## Set task
In full and without alteration, repeat the material.
-- Start Data section --
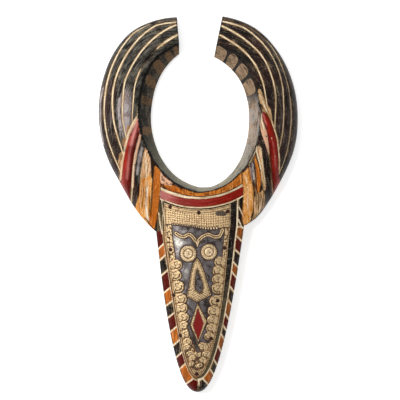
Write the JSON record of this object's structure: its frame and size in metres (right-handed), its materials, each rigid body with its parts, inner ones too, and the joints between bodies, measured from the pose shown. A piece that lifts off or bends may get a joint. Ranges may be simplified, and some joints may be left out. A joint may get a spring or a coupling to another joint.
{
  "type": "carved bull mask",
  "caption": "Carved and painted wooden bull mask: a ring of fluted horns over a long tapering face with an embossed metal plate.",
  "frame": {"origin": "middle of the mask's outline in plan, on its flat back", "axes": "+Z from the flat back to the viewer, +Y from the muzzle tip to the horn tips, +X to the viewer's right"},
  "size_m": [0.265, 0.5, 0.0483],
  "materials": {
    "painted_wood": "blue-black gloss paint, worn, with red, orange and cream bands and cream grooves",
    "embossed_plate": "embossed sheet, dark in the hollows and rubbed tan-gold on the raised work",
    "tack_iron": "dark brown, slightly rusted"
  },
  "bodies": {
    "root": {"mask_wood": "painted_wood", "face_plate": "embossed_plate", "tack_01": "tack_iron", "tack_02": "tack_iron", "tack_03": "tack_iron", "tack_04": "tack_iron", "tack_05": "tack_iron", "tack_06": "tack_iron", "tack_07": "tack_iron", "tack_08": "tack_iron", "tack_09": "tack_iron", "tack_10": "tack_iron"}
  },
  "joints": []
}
-- End Data section --
## Reply
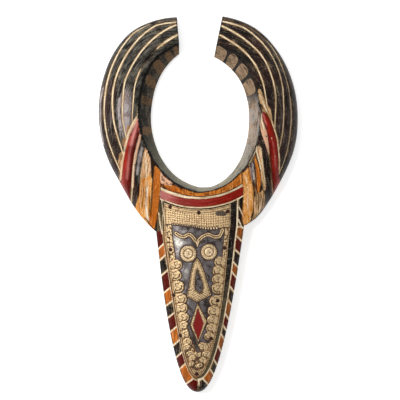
Write the JSON record of this object's structure: its frame and size in metres (right-handed), its materials, each rigid body with its parts, inner ones too, and the joints between bodies, measured from the pose shown. A piece that lifts off or bends may get a joint. Ranges may be simplified, and some joints may be left out. A joint may get a spring or a coupling to another joint.
{
  "type": "carved bull mask",
  "caption": "Carved and painted wooden bull mask: a ring of fluted horns over a long tapering face with an embossed metal plate.",
  "frame": {"origin": "middle of the mask's outline in plan, on its flat back", "axes": "+Z from the flat back to the viewer, +Y from the muzzle tip to the horn tips, +X to the viewer's right"},
  "size_m": [0.265, 0.5, 0.0483],
  "materials": {
    "painted_wood": "blue-black gloss paint, worn, with red, orange and cream bands and cream grooves",
    "embossed_plate": "embossed sheet, dark in the hollows and rubbed tan-gold on the raised work",
    "tack_iron": "dark brown, slightly rusted"
  },
  "bodies": {
    "root": {"mask_wood": "painted_wood", "face_plate": "embossed_plate", "tack_01": "tack_iron", "tack_02": "tack_iron", "tack_03": "tack_iron", "tack_04": "tack_iron", "tack_05": "tack_iron", "tack_06": "tack_iron", "tack_07": "tack_iron", "tack_08": "tack_iron", "tack_09": "tack_iron", "tack_10": "tack_iron"}
  },
  "joints": []
}